Ahmad dalam sidang itu juga menyampaikan, sejak dibentuknya kelembagaan MDP hingga 21 Mei 2025, pihaknya telah menerima permohonan rekomendasi dari berbagai instansi yang ada di seluruh daerah.
MDP telah melayangkan rekomendasi pada perkara pidana yang dapat dilakukan penyidikan sebanyak 27 named/nakes, tidak dapat dilakukan penyidikan terhadap 11 named/nakes, dan masih dalam proses pemeriksaan terhadap tiga permohonan.
Baca Juga: Ketika Tenaga Medis Indonesia Dibantu AI
MDP juga telah mengeluarkan rekomendasi pada perkara perdata sesuai standar terhadap lima named/nakes dan tidak sesuai standar tidak ada/nihil.
Hingga kekinian, MDP masih memenuhi untuk memeriksa dan memberikan jawaban terhadap semua permohonan rekomendasi yang dimohonkan kepada MDP.
Terbatasnya susunan organisasi MDP yang hanya berada di tingkat pusat dengan beranggotakan sembilan orang tidak menghalangi kualitas dan kuantitas kinerja MDP atau menjadi terbengkalainya permohonan rekomendasi yang dimintakan oleh berbagai instansi di seluruh wilayah Indonesia.

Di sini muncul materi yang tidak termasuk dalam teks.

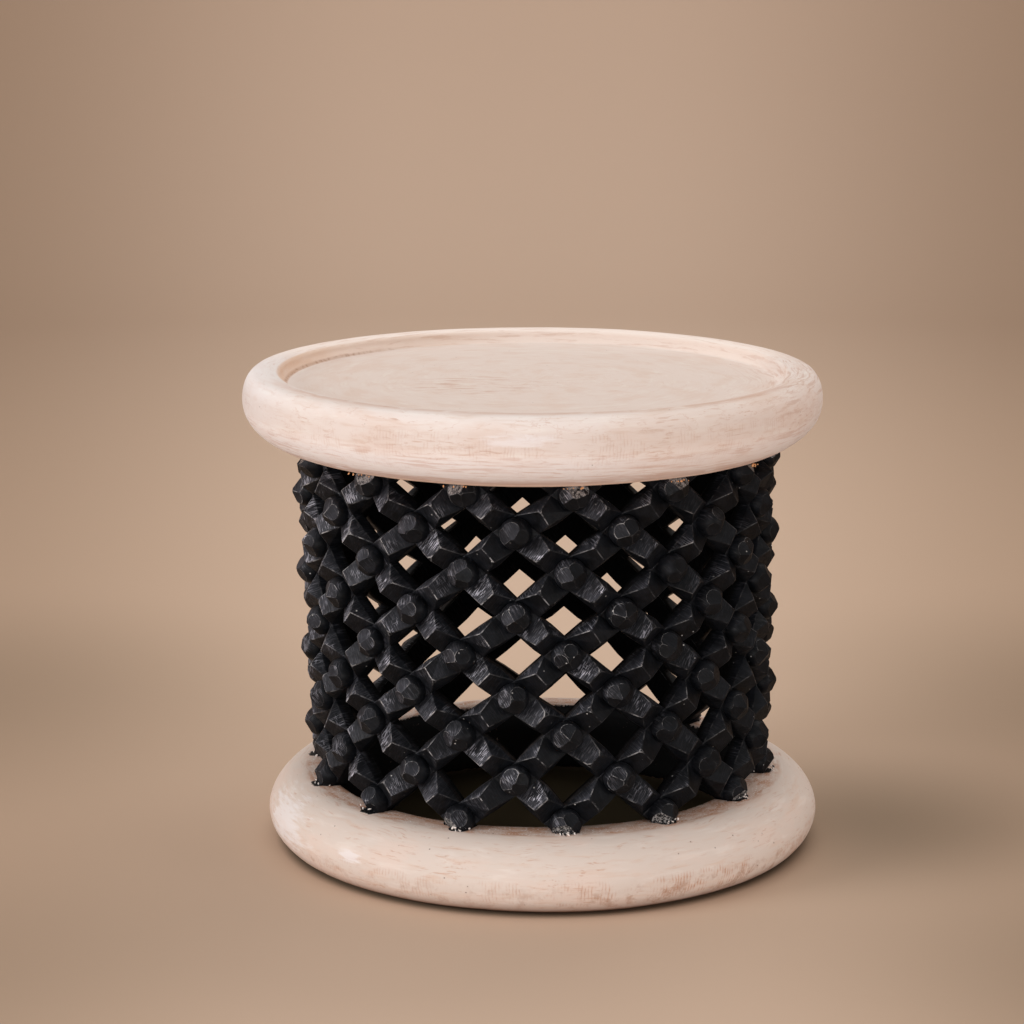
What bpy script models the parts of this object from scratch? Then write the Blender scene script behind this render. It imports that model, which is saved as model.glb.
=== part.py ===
"""Bamileke stool: a round dished seat on an open lattice drum that stands on a ring.

The real stool is carved from one log. Here its carved members are separate solids: the
seat, the base ring, fourteen bars that rise to the right round the drum, and fourteen that
fall to the right behind them. Where two bars cross, they are halved over each other: the
rising bar keeps the outer half of the wall and carries a carved knob, and the falling bar
keeps the inner half. Between crossings each bar stands out as a block with a hipped top.

Lengths are in metres and +Z is up. The stool stands on z = 0, and the photographed front
faces -Y.
"""

import math
from collections import namedtuple

import bmesh
import bpy
from mathutils import Vector

# Seat
STOOL_HEIGHT = 0.416
SEAT_RADIUS = 0.250
SEAT_CROWN_HEIGHT = 0.024  # from the widest line up to the crest of the rim
SEAT_CROWN_WIDTH = 0.014  # from the widest line in to the crest of the rim
SEAT_UNDERCUT_HEIGHT = 0.0415  # from the widest line down to the flat underside
SEAT_UNDERCUT_WIDTH = 0.058  # from the widest line in to the flat underside
RIM_CREST_WIDTH = 0.014
TRAY_DEPTH = 0.012
TRAY_WALL_RUN = 0.004  # how far the tray's wall leans out over its height
TRAY_LIP_ROUND = 0.006

# Base ring
BASE_OVERHANG = 0.0373  # how far the base stands out past the ridges of the blocks
BASE_HEIGHT = 0.0618
BASE_WIDEST_HEIGHT = 0.027
BASE_SHOULDER_WIDTH = 0.0366  # from the widest line in to the flat top
BASE_FOOT_WIDTH = 0.0232  # from the widest line in to the flat foot
BASE_HOLE_CHAMFER = 0.0025

# Lattice drum
SEAT_OVERHANG = 0.045  # how far the seat stands out past the ridges of the blocks
LATTICE_WALL = 0.023  # from the ridges in to the smooth inside of the drum
VALLEY_DEPTH = 0.0115  # from the ridges in to the low ground around each knob
BAR_WIDTH = 0.023
RIDGE_LENGTH = 0.0145
TOP_ROW_DROP = 0.006  # from the underside of the seat down to the top row of crossings
BOTTOM_ROW_RISE = 0.010  # from the top of the base up to the bottom row of crossings
BAR_SEAM = 0.0003  # clearance between bars, and between bars and what they meet

# Knobs
KNOB_DIAMETER = 0.026
KNOB_HEIGHT = 0.017  # from the low ground out to the nose
KNOB_BELLY_HEIGHT = 0.0065  # from the low ground out to the widest part
KNOB_NOSE_WIDTH = 0.009

# The carver's eye set the members a little off each other, sideways
SEAT_SHIFT = -0.001
DRUM_SHIFT = 0.0045
BASE_SHIFT = 0.0085

# Counts, turns and shares
BARS_EACH_WAY = 14
CROSSING_ROWS = 9
FIRST_KNOB_TURN = math.radians(7.2)
TURNING_STEPS = 48
CROWN_STEPS = 4
UNDERCUT_STEPS = 5
LIP_STEPS = 2
SWELL_POWER = 2.1  # 2 is an ellipse, and more is squarer
BASE_SWELL_POWER = 1.85
NECK_SHARE = 0.6  # of the way from a knob's centre to the corners of its crossing
BELLY_SIDES = 8
RISING_RIDGE_TURN_SHARE = 0.1  # 0 is square across the bar, 1 is along the other bars
FALLING_RIDGE_TURN_SHARE = 0.4

# Places that follow from the sizes above
LATTICE_RADIUS = SEAT_RADIUS - SEAT_OVERHANG
BASE_RADIUS = LATTICE_RADIUS + BASE_OVERHANG
CREST_RADIUS = SEAT_RADIUS - SEAT_CROWN_WIDTH
TRAY_LIP_RADIUS = CREST_RADIUS - RIM_CREST_WIDTH
TRAY_FLOOR_RADIUS = TRAY_LIP_RADIUS - TRAY_LIP_ROUND - TRAY_WALL_RUN
SEAT_WIDEST_Z = STOOL_HEIGHT - SEAT_CROWN_HEIGHT
SEAT_UNDERSIDE_Z = SEAT_WIDEST_Z - SEAT_UNDERCUT_HEIGHT
HOLLOW_RADIUS = LATTICE_RADIUS - LATTICE_WALL
HOLLOW_SHIFT = DRUM_SHIFT - BASE_SHIFT  # from the base's middle to the hollow's
VALLEY_RADIUS = LATTICE_RADIUS - VALLEY_DEPTH
LAP_RADIUS = (HOLLOW_RADIUS + VALLEY_RADIUS) / 2
BOTTOM_ROW_Z = BASE_HEIGHT + BOTTOM_ROW_RISE
TOP_ROW_Z = SEAT_UNDERSIDE_Z - TOP_ROW_DROP
ROW_RISE = (TOP_ROW_Z - BOTTOM_ROW_Z) / (CROSSING_ROWS - 1)
COLUMN_TURN = math.tau / BARS_EACH_WAY
BAR_SLOPE = math.atan2(ROW_RISE, LATTICE_RADIUS * COLUMN_TURN / 2)

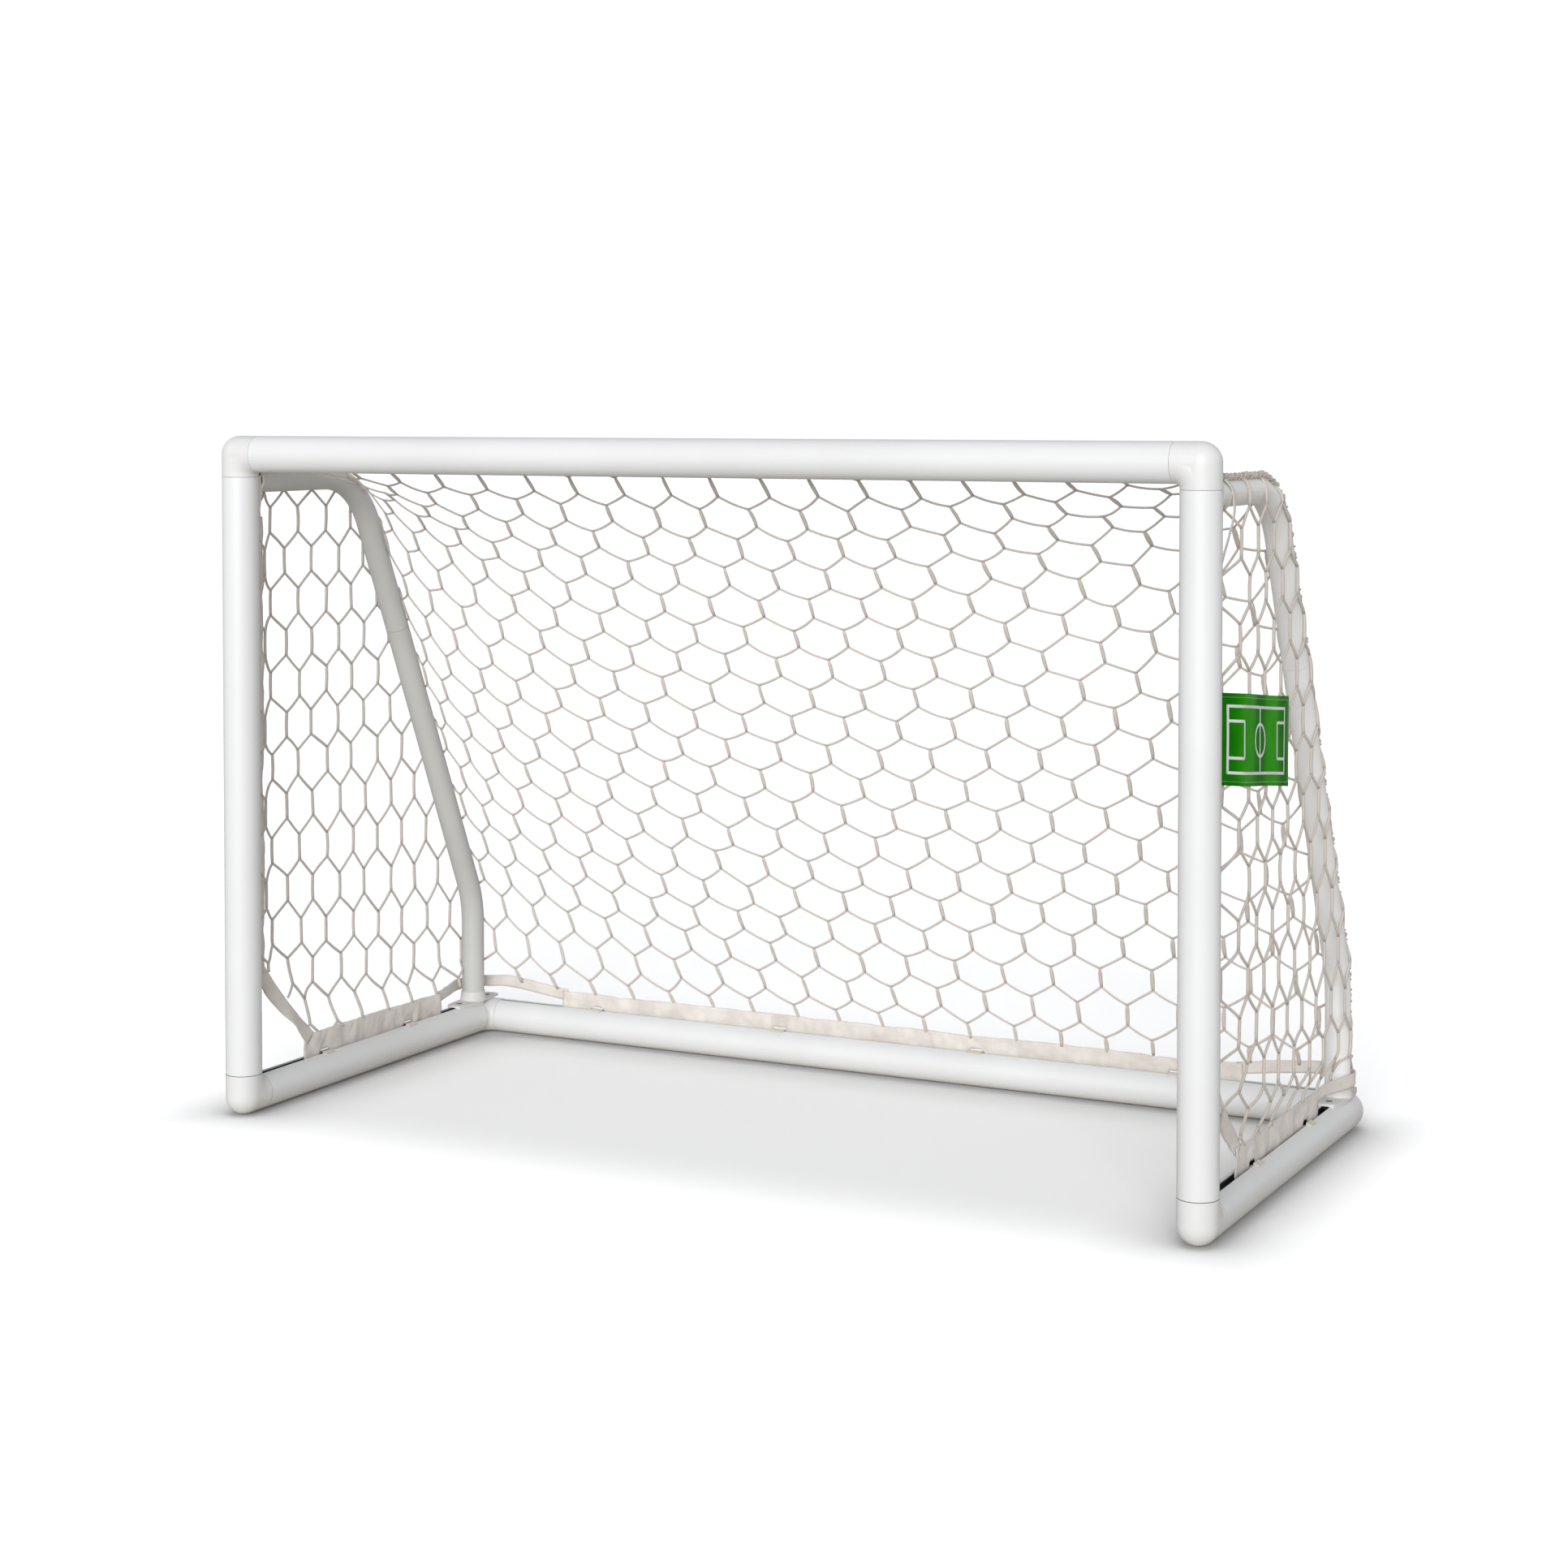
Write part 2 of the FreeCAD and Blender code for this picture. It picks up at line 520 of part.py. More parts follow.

Di sisi lain, dalam sidang itu juga Pemohon menghadirkan Ahli, yaitu drg Vera Dumonda Silitonga yang memiliki keahlian dalam bidang Manajemen, Sumber Daya Manusia, Hukum Perdata Kesehatan, dan Manajemen Administrasi Rumah Sakit dalam persidangan.
Vera menegaskan, tenaga medis atau kesehatan memiliki hak untuk dilindungi dari kriminalisasi yang tidak berdasar. Namun, perlindungan tersebut harus diberikan melalui proses hukum yang objektif dan transparan, bukan melalui mekanisme tertutup dan administratif.
“Pasal 308 justru membebankan tanggung jawab perlindungan ini pada satu pintu administratif yang kurang akuntabel dan tidak memiliki mekanisme check and balance seperti di peradilan,” kata Vera.